■ Records to use
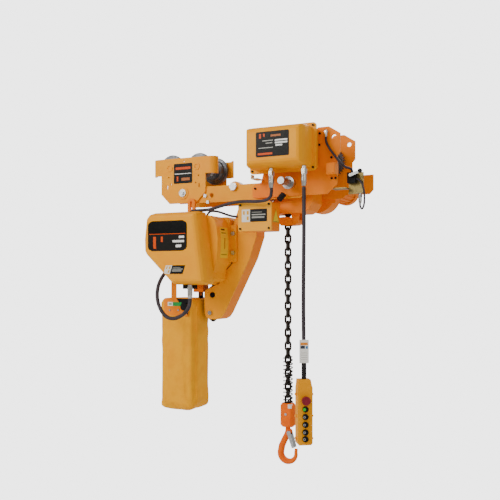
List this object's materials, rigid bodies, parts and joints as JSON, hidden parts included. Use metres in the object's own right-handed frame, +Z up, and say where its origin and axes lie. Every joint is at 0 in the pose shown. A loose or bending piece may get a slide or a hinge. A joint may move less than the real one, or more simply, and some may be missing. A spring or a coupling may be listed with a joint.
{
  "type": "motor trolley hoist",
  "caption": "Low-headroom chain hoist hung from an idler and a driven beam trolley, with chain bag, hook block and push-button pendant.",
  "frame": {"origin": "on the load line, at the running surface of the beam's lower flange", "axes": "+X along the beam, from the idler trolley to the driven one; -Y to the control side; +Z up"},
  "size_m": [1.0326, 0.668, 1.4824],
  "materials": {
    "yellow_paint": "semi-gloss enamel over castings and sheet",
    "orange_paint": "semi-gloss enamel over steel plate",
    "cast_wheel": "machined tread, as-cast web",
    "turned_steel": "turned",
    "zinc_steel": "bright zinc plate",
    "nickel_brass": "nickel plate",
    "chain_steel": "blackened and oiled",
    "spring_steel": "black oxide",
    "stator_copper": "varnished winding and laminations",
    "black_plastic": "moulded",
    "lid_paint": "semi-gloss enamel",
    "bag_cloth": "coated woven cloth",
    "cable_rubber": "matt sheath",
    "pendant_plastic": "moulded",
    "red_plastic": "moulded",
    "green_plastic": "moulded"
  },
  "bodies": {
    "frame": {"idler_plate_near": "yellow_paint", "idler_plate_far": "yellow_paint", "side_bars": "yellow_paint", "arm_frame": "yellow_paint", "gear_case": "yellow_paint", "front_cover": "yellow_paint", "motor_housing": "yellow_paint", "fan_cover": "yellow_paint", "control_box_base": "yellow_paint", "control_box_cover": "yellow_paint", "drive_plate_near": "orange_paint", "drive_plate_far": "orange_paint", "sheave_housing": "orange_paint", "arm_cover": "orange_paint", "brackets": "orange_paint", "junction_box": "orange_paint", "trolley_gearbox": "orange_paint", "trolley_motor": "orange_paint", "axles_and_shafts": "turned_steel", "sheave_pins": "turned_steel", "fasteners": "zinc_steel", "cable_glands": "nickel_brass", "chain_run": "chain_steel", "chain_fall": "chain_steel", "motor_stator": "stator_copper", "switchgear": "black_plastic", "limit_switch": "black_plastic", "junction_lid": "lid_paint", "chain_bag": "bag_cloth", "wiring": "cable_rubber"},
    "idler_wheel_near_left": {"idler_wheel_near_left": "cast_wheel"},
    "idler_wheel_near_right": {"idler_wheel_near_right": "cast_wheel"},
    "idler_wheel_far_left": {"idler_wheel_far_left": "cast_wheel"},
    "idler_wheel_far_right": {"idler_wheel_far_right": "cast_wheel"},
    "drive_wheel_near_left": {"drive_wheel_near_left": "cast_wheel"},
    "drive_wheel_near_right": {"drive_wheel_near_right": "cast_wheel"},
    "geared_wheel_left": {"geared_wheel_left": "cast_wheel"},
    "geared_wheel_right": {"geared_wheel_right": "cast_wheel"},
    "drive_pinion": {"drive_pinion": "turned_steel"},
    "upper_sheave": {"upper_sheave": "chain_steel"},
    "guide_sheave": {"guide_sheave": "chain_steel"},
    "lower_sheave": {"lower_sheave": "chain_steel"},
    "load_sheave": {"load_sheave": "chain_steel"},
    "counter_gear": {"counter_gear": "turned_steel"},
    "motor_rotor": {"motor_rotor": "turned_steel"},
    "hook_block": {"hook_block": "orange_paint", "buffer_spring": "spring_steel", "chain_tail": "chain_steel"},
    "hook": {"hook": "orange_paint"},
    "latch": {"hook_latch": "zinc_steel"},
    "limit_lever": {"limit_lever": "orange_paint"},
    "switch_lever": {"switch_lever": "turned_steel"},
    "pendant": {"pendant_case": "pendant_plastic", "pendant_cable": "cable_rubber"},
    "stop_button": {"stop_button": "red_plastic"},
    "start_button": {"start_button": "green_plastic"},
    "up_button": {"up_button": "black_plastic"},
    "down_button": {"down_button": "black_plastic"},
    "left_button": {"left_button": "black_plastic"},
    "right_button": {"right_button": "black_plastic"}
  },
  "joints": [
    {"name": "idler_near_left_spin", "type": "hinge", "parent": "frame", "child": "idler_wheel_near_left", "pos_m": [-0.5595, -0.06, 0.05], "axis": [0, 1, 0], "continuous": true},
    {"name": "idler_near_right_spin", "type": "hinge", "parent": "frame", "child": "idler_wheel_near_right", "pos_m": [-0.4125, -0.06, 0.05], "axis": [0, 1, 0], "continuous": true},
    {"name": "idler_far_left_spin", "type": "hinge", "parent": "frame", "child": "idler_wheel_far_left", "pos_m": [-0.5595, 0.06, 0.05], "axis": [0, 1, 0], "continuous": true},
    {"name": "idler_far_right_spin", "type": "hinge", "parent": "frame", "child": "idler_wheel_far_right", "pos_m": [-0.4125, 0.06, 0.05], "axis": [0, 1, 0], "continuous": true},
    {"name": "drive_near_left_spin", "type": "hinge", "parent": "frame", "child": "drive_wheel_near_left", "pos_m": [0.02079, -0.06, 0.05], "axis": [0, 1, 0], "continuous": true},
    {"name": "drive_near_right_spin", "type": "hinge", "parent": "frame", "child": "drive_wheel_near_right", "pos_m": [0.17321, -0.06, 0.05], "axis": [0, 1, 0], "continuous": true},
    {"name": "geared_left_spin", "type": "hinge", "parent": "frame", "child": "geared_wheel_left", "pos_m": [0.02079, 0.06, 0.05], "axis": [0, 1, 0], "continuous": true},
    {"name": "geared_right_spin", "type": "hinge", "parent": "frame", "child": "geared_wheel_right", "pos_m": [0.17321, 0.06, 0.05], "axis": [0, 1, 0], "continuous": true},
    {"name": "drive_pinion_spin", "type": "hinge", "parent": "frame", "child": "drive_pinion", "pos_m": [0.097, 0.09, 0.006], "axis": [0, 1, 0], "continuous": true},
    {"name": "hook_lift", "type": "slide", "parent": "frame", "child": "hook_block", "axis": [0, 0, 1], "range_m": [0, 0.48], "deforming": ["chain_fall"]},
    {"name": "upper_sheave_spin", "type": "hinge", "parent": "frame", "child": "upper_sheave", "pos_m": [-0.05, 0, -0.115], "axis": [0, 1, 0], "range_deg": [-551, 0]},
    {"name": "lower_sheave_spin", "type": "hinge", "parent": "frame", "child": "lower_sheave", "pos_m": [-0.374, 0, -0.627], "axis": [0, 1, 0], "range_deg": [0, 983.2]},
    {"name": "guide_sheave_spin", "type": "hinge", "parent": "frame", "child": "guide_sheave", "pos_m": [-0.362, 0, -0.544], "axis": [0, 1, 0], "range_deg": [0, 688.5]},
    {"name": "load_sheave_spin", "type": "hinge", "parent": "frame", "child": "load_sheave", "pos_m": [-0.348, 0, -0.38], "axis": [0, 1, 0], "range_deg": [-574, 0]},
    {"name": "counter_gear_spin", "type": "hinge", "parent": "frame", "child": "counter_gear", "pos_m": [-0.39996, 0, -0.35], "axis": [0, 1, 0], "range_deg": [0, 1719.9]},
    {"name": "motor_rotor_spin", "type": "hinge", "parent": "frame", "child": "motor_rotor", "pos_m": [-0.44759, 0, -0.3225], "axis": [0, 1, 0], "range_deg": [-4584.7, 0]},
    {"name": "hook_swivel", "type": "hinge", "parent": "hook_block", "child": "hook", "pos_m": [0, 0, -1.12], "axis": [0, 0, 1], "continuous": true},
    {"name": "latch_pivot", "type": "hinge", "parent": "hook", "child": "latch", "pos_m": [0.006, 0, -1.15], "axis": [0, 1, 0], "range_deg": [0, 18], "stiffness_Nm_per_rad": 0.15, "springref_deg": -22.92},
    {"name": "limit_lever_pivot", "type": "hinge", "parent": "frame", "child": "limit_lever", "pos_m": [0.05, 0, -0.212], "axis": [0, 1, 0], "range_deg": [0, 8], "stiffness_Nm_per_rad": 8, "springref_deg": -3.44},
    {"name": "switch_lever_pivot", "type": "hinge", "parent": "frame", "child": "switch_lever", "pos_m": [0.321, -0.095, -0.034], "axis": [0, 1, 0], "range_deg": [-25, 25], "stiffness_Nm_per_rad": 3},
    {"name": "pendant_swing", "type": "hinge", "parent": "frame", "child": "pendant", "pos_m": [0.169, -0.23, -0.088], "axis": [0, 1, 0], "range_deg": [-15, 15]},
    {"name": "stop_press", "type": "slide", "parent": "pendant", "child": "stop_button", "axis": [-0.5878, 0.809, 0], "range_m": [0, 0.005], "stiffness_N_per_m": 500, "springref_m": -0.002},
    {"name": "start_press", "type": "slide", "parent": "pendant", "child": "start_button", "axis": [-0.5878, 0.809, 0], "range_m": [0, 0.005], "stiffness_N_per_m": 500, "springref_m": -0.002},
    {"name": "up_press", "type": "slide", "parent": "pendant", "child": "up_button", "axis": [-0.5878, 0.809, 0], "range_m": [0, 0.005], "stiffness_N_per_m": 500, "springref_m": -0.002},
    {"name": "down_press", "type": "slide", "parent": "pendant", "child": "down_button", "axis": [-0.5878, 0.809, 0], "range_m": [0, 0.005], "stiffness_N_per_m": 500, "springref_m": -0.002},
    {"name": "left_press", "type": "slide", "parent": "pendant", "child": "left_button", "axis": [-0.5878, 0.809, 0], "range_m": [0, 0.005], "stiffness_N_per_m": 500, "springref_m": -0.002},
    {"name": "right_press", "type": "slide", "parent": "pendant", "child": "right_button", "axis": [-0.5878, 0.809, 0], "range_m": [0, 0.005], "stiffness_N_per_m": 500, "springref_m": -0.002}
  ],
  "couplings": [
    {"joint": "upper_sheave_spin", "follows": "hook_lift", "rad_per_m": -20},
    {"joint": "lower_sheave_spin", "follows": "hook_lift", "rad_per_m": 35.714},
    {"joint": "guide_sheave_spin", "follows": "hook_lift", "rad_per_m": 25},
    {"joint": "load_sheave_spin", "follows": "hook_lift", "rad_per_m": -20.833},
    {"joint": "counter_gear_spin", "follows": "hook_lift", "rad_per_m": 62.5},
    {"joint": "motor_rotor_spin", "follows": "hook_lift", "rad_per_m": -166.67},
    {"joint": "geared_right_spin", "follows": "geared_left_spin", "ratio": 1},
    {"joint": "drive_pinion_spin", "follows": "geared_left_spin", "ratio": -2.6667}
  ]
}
...
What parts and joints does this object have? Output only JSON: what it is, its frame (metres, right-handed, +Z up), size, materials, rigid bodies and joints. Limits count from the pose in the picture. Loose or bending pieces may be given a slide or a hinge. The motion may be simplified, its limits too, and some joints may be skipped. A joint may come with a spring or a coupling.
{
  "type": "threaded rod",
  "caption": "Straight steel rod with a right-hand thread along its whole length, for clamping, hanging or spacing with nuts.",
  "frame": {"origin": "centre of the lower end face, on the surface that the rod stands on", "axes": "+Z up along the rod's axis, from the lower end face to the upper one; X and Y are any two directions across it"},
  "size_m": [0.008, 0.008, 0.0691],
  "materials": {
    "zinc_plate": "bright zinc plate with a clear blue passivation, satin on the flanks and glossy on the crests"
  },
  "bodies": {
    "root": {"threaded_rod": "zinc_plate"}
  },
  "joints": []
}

■ Stated task
Gather each line of the listing containing the word "rigid" and show it.

■ The reply
List this object's materials, rigid bodies, parts and joints as JSON, hidden parts included. Use metres in the object's own right-handed frame, +Z up, and say where its origin and axes lie. Every joint is at 0 in the pose shown. A loose or bending piece may get a slide or a hinge. A joint may move less than the real one, or more simply, and some may be missing. A spring or a coupling may be listed with a joint.
What parts and joints does this object have? Output only JSON: what it is, its frame (metres, right-handed, +Z up), size, materials, rigid bodies and joints. Limits count from the pose in the picture. Loose or bending pieces may be given a slide or a hinge. The motion may be simplified, its limits too, and some joints may be skipped. A joint may come with a spring or a coupling.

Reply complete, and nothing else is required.